Because she had trained overseas, when Elizabeth Ofili, M.B.B.S., first came to the United States from Nigeria in 1982, she had to work especially hard to receive the proper recognition she deserved. Today, she is a professor of medicine, chief of cardiology, and director and principle investigator of the Clinical Research Center at Morehouse School of Medicine in Atlanta, Georgia.
Following medical school at Ahmadu Bello University in Nigeria, Dr. Ofili moved to the United States in 1982 and began her studies in public health at Johns Hopkins University in Baltimore, Maryland. Receiving her master of public health degree in 1983, she completed her internal medicine residency at Oral Roberts University in Tulsa, Oklahoma, where she remained to conduct a research fellowship. Dr. Ofili was then appointed cardiology fellow at Washington University Medical Center in St. Louis, Missouri, where she later served as an adjunct assistant professor of medicine in the Division of Cardiology. Board certified in both internal medicine and cardiovascular diseases, Dr. Ofili moved to Morehouse School of Medicine in 1994 as associate professor of medicine and chief of the section of cardiology. She was named a full professor in 1999.
As director and principal investigator of the National Institutes of Health Clinical Research Center at Morehouse, Dr. Ofili has sought and received extensive funding to develop and expand the university's research infrastructure. Focusing on cardiac functioning and heart disease in African Americans, Dr. Ofili has received numerous federal and private grants for these studies. She has also conducted research for the National Aeronautics and Space Administration's Space Medicine and Life Sciences Research Center. Her NASA studies focus on vascular responses in salt-sensitive and salt-resistant individuals, and on the effects of microgravity on the vascular system. Dr. Ofili has delivered over four hundred scientific presentations and published over one hundred scientific papers on hypertension, dyslipidemia, heart failure, and coronary artery disease.
Dr. Ofili is nationally recognized for her expertise in the field of echocardiography, the use of sound waves to study the heart and how it functions. She received the Young Investigator Research Award from the American Society of Echocardiography and Mallinckrodt Cardiology in 1993, for her echo studies of myocardial blood flow. In 2000 she became the first woman to serve as president of the Association of Black Cardiologists.

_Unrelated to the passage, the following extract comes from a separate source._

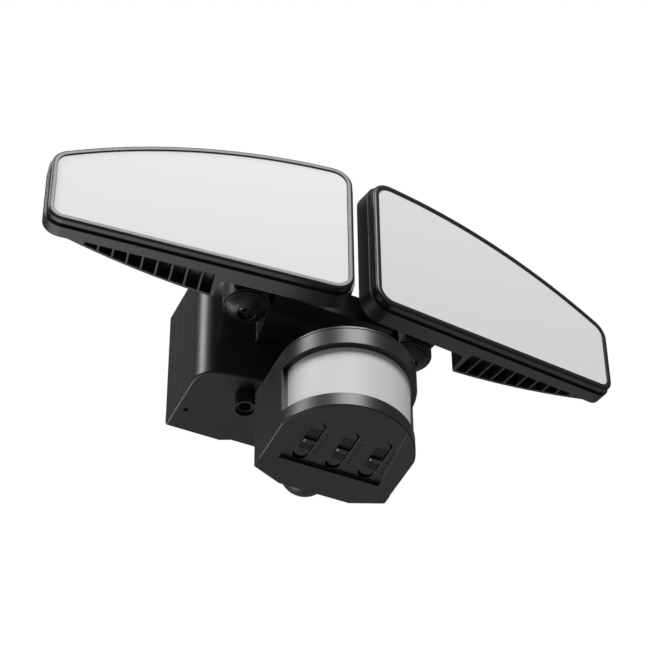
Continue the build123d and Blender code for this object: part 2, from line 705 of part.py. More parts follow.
def rear_block():
    """Rear of the lamp: flat inner part, step and sloping heat sink."""
    far = LAMP_W + 2 * HOUSING_GROW
    near = -2 * HOUSING_GROW
    mid = (SINK_DEEP[0] + SINK_SHALLOW[0]) / 2
    crest = (STEP_CREST_W, SINK_DEEP[1])
    outline = Polyline(SINK_SHALLOW, (far, SINK_END_D), (far, CAVITY_D), (near, CAVITY_D),
                       (near, HOUSING_BACK), (STEP_FOOT_W, HOUSING_BACK), crest, SINK_DEEP)
    bow = ThreePointArc(SINK_DEEP, (mid, sink_depth(mid)), SINK_SHALLOW)
    face = make_face(outline + bow)
    face = rounded(face, [(STEP_FOOT_W, HOUSING_BACK, STEP_R), (crest[0], crest[1], STEP_R)])
    return depth_prism(face)


def sink_pockets():
    """Air pockets between the fins, open at the lower and upper edge of the lamp."""
    fins = [FIN_FIRST_W + i * FIN_PITCH for i in range(FIN_COUNT)]
    starts = [STEP_CREST_W + SINK_WALL] + [w + FIN_T / 2 for w in fins]
    ends = [w - FIN_T / 2 for w in fins + [fins[-1] + FIN_PITCH]]
    low, high = starts[0] - FIN_PITCH, ends[-1] + FIN_PITCH
    mid = (low + high) / 2
    sides = Polyline((low, lamp_top(low, -FIN_REACH)), (low, lamp_bottom(low, -FIN_REACH)),
                     (high, lamp_bottom(high, -FIN_REACH)), (high, lamp_top(high, -FIN_REACH)))
    crown = ThreePointArc((high, lamp_top(high, -FIN_REACH)), (mid, lamp_top(mid, -FIN_REACH)),
                          (low, lamp_top(low, -FIN_REACH)))
    core = prism(make_face(sides + crown), (-2 * SINK_DEEP[1], 0))
    pockets = []
    for left, right in zip(starts, ends):
        outline = Polyline((left, FIN_ROOT_D), (right, FIN_ROOT_D),
                           (right, sink_depth(right) - SINK_SKIN),
                           (left, sink_depth(max(left, SINK_DEEP[0])) - SINK_SKIN), close=True)
        pockets.append(depth_prism(make_face(outline)) - core)
    return pockets


def lamp_share(w, share):
    """Height at a share of the way from the lower to the upper edge."""
    return lamp_bottom(w) + share * (lamp_top(w) - lamp_bottom(w))


def lamp_housing():
    """Rear housing with groove, light cavity and finned heat sink."""
    neck = lamp_slab(NECK_GROW, BEZEL_BACK, SHOULDER_D + 1)
    wall = lamp_slab(HOUSING_GROW, SHOULDER_D, CAVITY_D + 1)
    rear = rear_block() & lamp_slab(HOUSING_GROW, CAVITY_D, 2 * SINK_DEEP[1])
    body = neck + wall + rear
    body -= lamp_slab(-CAVITY_SHRINK, BEZEL_BACK, CAVITY_D)
    body -= lamp_slab(WINDOW_FLANGE + BEZEL_LIP_GAP, BEZEL_BACK, WINDOW_BACK + GASKET_T)
    for pocket in sink_pockets():
        body -= pocket
    for w, share in LED_SCREWS:
        z = lamp_share(w, share)
        reach = CAVITY_D + LED_SCREW_LEN - PCB_T
        body -= upright(w, z, (-reach, -CAVITY_D), BOARD_SCREW_R)
    body = place_lamp(body)
    start = -LAMP_AXIS_D + HOUSING_BACK
    depth = KNUCKLE_SCREW_LEN - PAD_T
    for x, z in knuckle_screw_places():
        body -= place_pivot(level(x, (start - depth, start), z, KNUCKLE_SCREW_R))
    return body


def bezel():
    """Front frame with a lip over the window flange."""
    frame = lamp_slab(BEZEL_GROW, -BEZEL_PROUD, BEZEL_BACK)
    frame = fillet(frame.faces().sort_by(Axis.Z)[-1].edges(), BEZEL_EDGE_R)
    frame -= lamp_slab(BEZEL_LIP_GAP, -BEZEL_PROUD, WINDOW_T)
    frame -= lamp_slab(WINDOW_FLANGE + BEZEL_LIP_GAP, WINDOW_T, BEZEL_BACK)
    return place_lamp(frame)


def diffuser():
    """Window plate with a thinner flange behind the frame lip."""
    return place_lamp(lamp_slab(0, 0, WINDOW_T) + lamp_slab(WINDOW_FLANGE, WINDOW_T, WINDOW_BACK))


def lens_gasket():
    """Flat seal between the window flange and the housing."""
    ring = lamp_slab(WINDOW_FLANGE, WINDOW_BACK, WINDOW_BACK + GASKET_T)
    return place_lamp(ring - lamp_slab(-GASKET_IN, WINDOW_BACK, WINDOW_BACK + GASKET_T))


def led_board():
    """Board on the floor of the light cavity."""
    board = lamp_slab(-LED_BOARD_SHRINK, CAVITY_D - PCB_T, CAVITY_D)
    for w, share in LED_SCREWS:
        board -= upright(w, lamp_share(w, share), (-CAVITY_D, -CAVITY_D + PCB_T),
                         BOARD_SCREW_R + SCREW_HOLE_GAP)
    return place_lamp(board)


def leds():
    """Rows of light-emitting chips that follow the lamp outline."""
    chips = []
    face = -CAVITY_D + PCB_T
    half = LED_SIZE / 2
    for i in range(LED_COLUMNS):
        w = LED_FIRST_W + i * LED_PITCH
        for share in LED_ROWS:
            z = lamp_share(w, share)
            chip = block((w - half, w + half), (z - half, z + half), (face, face + LED_T))
            chips.append(place_lamp(chip))
    return group(chips)


def led_board_screws():
    """Screws of the light board."""
    screws = []
    face = -CAVITY_D + PCB_T
    for w, share in LED_SCREWS:
        z = lamp_share(w, share)
        head = upright(w, z, (face, face + BOARD_SCREW_HEAD_H), BOARD_SCREW_HEAD_R)
        shank = upright(w, z, (face - LED_SCREW_LEN, face), BOARD_SCREW_R)
        screws.append(place_lamp(head + shank))
    return group(screws)


def knuckle_screw_places():
    """Positions of the knuckle screws across and up, in the pivot frame."""
    return [(s * KNUCKLE_SCREW_X, z) for s in (-1, 1) for z in KNUCKLE_SCREW_Z]


def knuckle():
    """Barrel in two halves round the base eye, with neck and pad."""
    back = -LAMP_AXIS_D + HOUSING_BACK
    barrel = upright(0, 0, (BARREL_BOTTOM, BARREL_TOP), BARREL_R)
    neck = block((-NECK_HALF, NECK_HALF), (back, 0), (NECK_BOTTOM, BARREL_TOP))
    pad_face = RectangleRounded(2 * PAD_HALF, PAD_TOP - PAD_BOTTOM, PAD_CORNER_R)
    pad = Pos(0, back, (PAD_TOP + PAD_BOTTOM) / 2) * Rot(90, 0, 0) * extrude(
        pad_face, amount=PAD_T, dir=(0, 0, -1))
    body = barrel + neck + pad
    body -= upright(0, 0, (EAR_LOW_TOP, EAR_TOP_BOTTOM), LUG_CLEAR_R)
    body -= block((-BARREL_R, BARREL_R), (-NECK_HALF, BARREL_R), (EAR_LOW_TOP, EAR_TOP_BOTTOM))
    body -= upright(0, 0, (BARREL_BOTTOM, BARREL_TOP), PIVOT_R + SCREW_HOLE_GAP)
    for x, z in knuckle_screw_places():
        body -= level(x, (back, back + PAD_T), z, KNUCKLE_SCREW_R + SCREW_HOLE_GAP)
    return place_pivot(body)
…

Dr. Ofili is married to Dr. Chamberlain Obialo, chief of nephrology at Morehouse School of Medicine. The couple have four children. In 1997 Dr. Ofili was cited by Heart and Soul Magazine as one of the nation's top twenty-five Black Female Doctors. She received the National Institutes of Health's 1999 Center of Clinical Research Excellence Award and the Nannette K. Wenger Award for Health Policy in 2001. That same year she was recognized as one of America's leading physicians by Black Enterprise Magazine. Dr. Ofili also serves on the board of trustees of the Educational Commission for Foreign Medical Graduates and the Pfizer Women's Health Initiative.